Saved data entries:

# # # # # # #

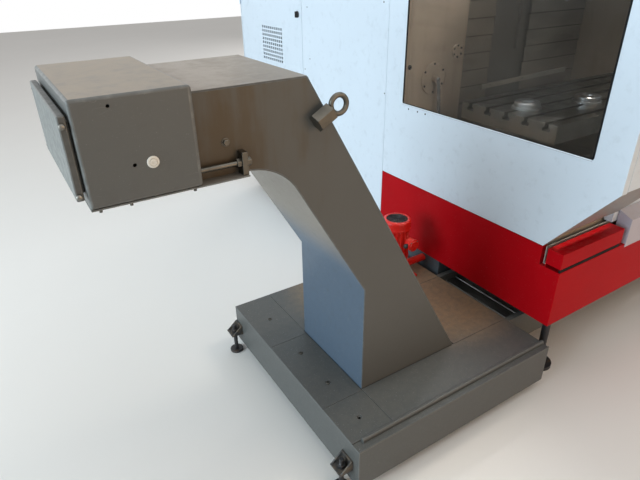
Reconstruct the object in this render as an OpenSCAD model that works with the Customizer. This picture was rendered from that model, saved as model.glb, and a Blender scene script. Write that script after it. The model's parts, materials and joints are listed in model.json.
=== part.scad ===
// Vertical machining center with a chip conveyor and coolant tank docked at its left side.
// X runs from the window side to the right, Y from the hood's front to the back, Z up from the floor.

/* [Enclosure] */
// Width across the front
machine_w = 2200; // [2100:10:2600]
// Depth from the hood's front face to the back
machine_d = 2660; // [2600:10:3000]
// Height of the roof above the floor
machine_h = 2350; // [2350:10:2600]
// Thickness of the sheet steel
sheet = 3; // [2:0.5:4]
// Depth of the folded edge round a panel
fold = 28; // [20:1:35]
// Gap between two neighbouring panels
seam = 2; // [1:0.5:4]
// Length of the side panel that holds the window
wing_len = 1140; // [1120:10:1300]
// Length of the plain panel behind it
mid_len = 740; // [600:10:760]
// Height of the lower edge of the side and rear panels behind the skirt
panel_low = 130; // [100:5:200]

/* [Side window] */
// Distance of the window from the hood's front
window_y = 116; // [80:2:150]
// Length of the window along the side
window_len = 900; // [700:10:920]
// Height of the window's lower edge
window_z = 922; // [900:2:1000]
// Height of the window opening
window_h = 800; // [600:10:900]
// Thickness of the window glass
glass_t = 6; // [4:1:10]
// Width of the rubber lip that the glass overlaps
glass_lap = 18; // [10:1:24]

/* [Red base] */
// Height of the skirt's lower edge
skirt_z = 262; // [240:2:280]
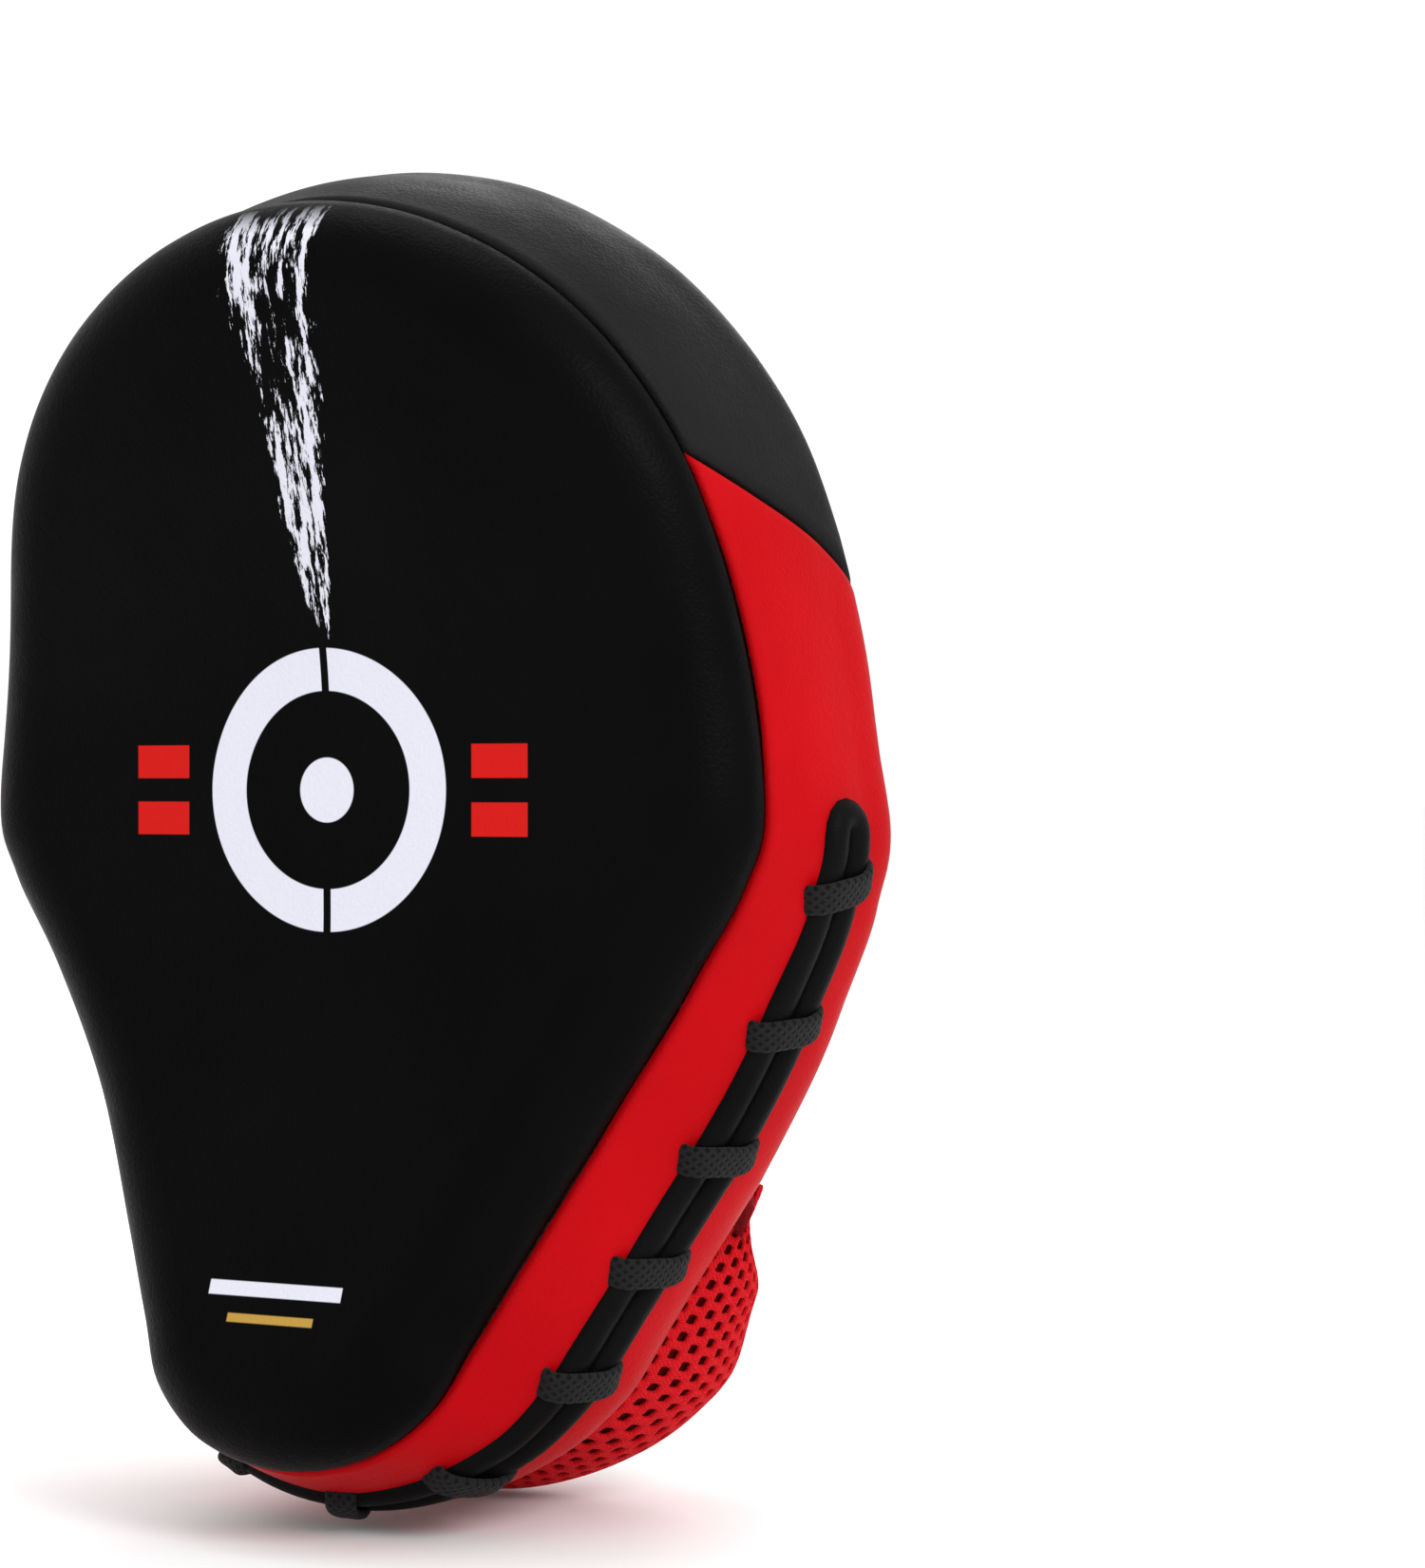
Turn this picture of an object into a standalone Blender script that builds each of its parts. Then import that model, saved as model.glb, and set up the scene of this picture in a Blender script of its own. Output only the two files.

# # # # # # #

■ Problem details
Only a number is wanted: how many lines contain "picture"?

■ Full output
2